For notifications of new posts on language, translation, energy and culture, you can subcribe to our blog, with comments and discussion of articles very welcome on our social media accounts.
Four stolpersteins in a cobbled street surface

Stolperstein

Since 1996 over 75,000 Stolperstein plaques have been placed in streets in Europe and further afield, each bearing the name of one victim of Nazi persecution and so forming the world’s largest decentralised monument.  Over 400 are now created each month, and then usually personally installed by the German artist who originated them, Gunter Demnig, in the surface of the street at the person’s last known home. Names are provided to this grassroots project by local researchers, who also cover the cost of each stone they propose. The stones are actually brass plaques on concrete cobbles, and are installed only with consent of the relevant local authorities.

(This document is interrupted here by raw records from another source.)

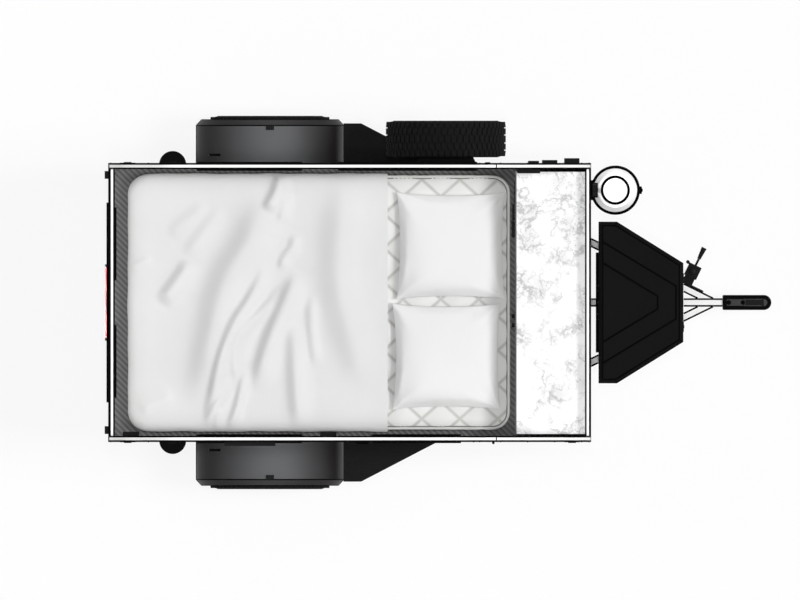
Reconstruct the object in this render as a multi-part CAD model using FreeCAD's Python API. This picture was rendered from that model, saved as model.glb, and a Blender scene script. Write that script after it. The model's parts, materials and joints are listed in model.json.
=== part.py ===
import FreeCAD, Part
import math
import os

Vector = FreeCAD.Vector

# Teardrop trailer, in millimetres. +X is forward, +Y the trailer's left side, +Z up.
# The origin is on the ground, midway between the tail lamps and the coupler's nose.

# Overall
body_length = 2889.0
tongue_length = 1084.0
tail_lamp_depth = 27.0
body_width = 1668.0
deck_height = 520.0
wall_height = 1310.0
wall_thickness = 34.0
floor_thickness = 32.0
running_gap = 0.3

# Side profile
rear_roof_radius = 380.0
roof_fall = 25.0
nose_knee_height = 660.0
nose_knee_radius = 450.0
nose_brow_back = 436.0
nose_brow_radius = 600.0
seam_back = 567.0
seam_width = 4.0
trim_width = 20.0
trim_outer = 8.0
trim_inner = 10.0
front_wall_height = 530.0

# Chassis
rail_width = 50.8
rail_height = 76.2
tube_wall = 4.0
rail_spacing = 1120.0
rail_end_gap = 40.0
crossmember_count = 6
outrigger_count = 3

# Tongue and coupler
arm_angle = 26.0
arm_meet_gap = 45.0
coupler_length = 293.0
coupler_width = 90.0
coupler_rise = 12.0
coupler_drop = 10.0
coupler_grip = 93.0
coupler_corner = 8.0
coupler_channel_width = 40.0
coupler_channel_depth = 3.0
ball_radius = 25.4
ball_clearance = 0.2
ball_depth = 46.0
latch_length = 105.0
latch_width = 32.0
latch_height = 30.0
latch_tip_height = 12.0
latch_nose_gap = 48.0

# Wheels
tyre_radius = 360.0
tyre_width = 220.0
tread_shoulder_width = 16.0
tread_shoulder_drop = 17.0
tread_thickness = 20.0
bead_thickness = 14.0
bead_guard = 23.0
seat_gap = 0.4
rim_radius = 190.5
rim_width = 166.0
rim_lip = 14.0
rim_sheet = 5.0
disc_thickness = 8.0
disc_hole = 42.0
disc_windows = 8
window_inner_ring = 92.0
window_outer_ring = 150.0
window_foot = 26.0
window_head = 66.0

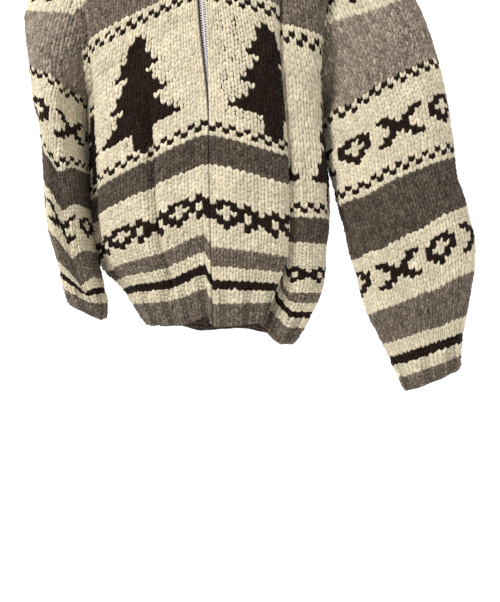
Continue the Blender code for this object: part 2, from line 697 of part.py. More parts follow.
def build_slider(metal):
    """Two plates on a post with a bridge in front, and the pull whose bar lies under it."""
    frame = zip_frame()
    front, back = -ZIP_BACK / MM + 0.4, -(ZIP_BACK + CHAIN_THICK) / MM - 0.5
    plates = [
        ((-5, front, -8), (5, front + 1.2, 8)),
        ((-5, back - 1.2, -8), (5, back, 8)),
        ((-1.6, back - 0.6, 2.2), (1.6, front + 0.6, 7)),
        ((-1.1, front + 0.6, -6), (1.1, 2.8, -4.4)),
        ((-1.1, front + 0.6, 4.4), (1.1, 2.8, 6)),
        ((-1.1, 1.5, -5), (1.1, 2.8, 5)),
    ]
    hard_piece("zip_slider", plates, 0.0, frame, metal)
    half, thin = PULL_HALF / MM, PULL_THICK / MM / 2
    pull = [
        ((-half, -thin, -0.8), (half, thin, 0.8)),
        ((-half, -thin, -9.5), (-2.4, thin, 0.4)),
        ((2.4, -thin, -9.5), (half, thin, 0.4)),
        ((-half, -thin, -PULL_LENGTH / MM), (half, thin, -9)),
    ]
    hard_piece("zip_pull", pull, 0.0, frame, metal)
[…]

A literal English translation of Stolperstein would likely be “stumbling stone”, but rather than suggest a stumbling block or an obstacle to trip over, a better translation would suggest stumbling upon knowledge or stumbling across, or into, a memory. English could improvise the term memory-cobble or memory stone or stumblestone but the unique nature of these stones suggests that the definitive term for them will remain Stolperstein even in translated texts.

Between 1933 and 1945 the Nazi dictatorship in Germany systematically murdered many millions of defenceless victims throughout Europe, selecting them for their politics, religion, ethnicity, or disability, then usually transporting them first to concentration camps for mistreatment and even economic exploitation before killing them.